[Requirement] Find the lines with the string "axes" and return them.

Object data in JSON
--- BEGIN ---

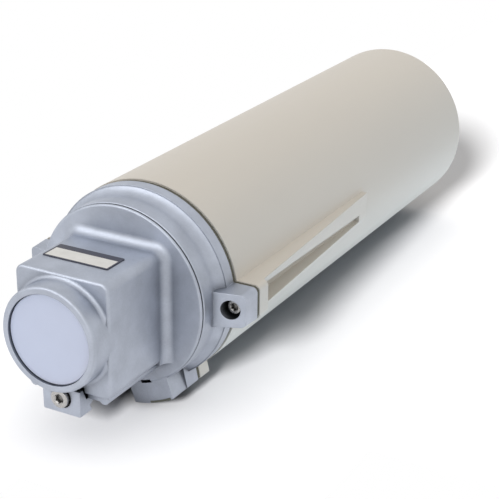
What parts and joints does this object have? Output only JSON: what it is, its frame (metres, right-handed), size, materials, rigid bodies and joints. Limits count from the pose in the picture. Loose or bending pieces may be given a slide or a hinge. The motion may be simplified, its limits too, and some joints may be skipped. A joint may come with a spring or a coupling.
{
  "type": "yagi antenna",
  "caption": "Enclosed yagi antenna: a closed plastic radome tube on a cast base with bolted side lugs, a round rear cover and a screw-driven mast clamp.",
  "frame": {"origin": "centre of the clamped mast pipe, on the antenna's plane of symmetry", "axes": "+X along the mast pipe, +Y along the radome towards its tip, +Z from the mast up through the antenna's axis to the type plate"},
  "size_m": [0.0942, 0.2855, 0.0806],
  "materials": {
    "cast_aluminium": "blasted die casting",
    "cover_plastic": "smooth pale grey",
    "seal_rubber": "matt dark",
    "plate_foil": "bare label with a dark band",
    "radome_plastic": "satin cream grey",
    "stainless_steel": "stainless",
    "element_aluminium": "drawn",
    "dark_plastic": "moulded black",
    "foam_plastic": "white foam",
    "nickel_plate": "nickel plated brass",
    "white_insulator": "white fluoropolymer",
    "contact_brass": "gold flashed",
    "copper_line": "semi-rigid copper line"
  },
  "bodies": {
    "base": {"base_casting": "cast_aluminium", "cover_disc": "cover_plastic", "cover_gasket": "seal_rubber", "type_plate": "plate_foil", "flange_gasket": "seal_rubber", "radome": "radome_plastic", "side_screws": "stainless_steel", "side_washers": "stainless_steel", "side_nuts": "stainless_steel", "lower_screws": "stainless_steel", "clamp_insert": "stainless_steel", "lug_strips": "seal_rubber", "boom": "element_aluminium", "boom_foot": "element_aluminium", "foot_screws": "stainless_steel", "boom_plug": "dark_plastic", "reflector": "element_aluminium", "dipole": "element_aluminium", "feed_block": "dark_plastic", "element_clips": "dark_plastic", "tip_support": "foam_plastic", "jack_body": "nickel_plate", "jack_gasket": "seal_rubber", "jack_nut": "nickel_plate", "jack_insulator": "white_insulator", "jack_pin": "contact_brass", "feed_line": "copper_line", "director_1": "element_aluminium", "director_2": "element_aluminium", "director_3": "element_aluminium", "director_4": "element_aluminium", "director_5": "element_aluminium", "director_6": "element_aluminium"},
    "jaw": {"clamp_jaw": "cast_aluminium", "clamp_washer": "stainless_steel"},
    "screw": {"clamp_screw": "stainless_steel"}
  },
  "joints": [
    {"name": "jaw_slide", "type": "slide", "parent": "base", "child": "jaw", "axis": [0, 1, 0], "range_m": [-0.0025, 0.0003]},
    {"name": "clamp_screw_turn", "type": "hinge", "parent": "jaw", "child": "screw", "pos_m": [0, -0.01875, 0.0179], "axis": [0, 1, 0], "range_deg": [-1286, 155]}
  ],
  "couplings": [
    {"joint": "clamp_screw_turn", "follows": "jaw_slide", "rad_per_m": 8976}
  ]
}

--- END ---
--- BEGIN ---

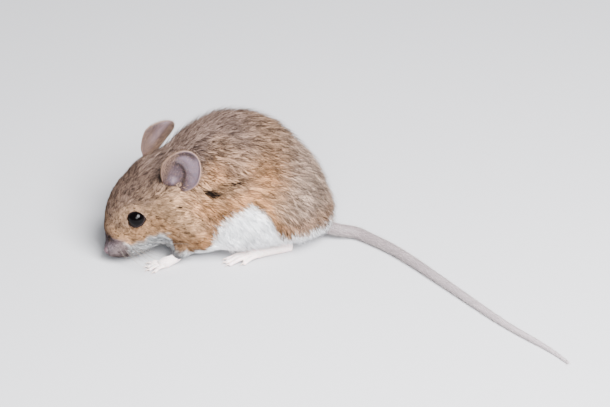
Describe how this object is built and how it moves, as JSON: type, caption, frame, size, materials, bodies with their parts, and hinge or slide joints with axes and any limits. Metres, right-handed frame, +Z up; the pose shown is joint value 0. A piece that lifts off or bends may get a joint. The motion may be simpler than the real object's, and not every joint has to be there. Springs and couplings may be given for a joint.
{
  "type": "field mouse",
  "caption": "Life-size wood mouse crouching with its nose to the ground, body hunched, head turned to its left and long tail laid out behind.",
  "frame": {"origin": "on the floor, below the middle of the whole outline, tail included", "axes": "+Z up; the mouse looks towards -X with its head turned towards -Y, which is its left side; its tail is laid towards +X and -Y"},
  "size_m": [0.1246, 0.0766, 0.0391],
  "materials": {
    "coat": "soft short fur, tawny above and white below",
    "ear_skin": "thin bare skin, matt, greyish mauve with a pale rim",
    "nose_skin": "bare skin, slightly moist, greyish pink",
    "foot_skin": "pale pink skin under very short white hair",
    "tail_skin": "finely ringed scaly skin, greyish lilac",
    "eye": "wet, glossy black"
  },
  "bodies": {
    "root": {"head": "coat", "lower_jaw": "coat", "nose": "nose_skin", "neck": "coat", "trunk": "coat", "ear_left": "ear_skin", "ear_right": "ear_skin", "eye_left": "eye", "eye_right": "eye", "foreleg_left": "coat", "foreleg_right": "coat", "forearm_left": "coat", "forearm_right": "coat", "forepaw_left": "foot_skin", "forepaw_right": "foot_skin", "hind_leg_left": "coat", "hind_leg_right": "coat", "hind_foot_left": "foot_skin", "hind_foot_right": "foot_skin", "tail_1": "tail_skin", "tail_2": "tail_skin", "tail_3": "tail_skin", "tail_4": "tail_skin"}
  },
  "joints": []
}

--- END ---

[Correct answer]
  "frame": {"origin": "centre of the clamped mast pipe, on the antenna's plane of symmetry", "axes": "+X along the mast pipe, +Y along the radome towards its tip, +Z from the mast up through the antenna's axis to the type plate"},
Describe how this object is built and how it moves, as JSON: type, caption, frame, size, materials, bodies with their parts, and hinge or slide joints with axes and any limits. Metres, right-handed frame, +Z up; the pose shown is joint value 0. A piece that lifts off or bends may get a joint. The motion may be simpler than the real object's, and not every joint has to be there. Springs and couplings may be given for a joint.
  "frame": {"origin": "on the floor, below the middle of the whole outline, tail included", "axes": "+Z up; the mouse looks towards -X with its head turned towards -Y, which is its left side; its tail is laid towards +X and -Y"},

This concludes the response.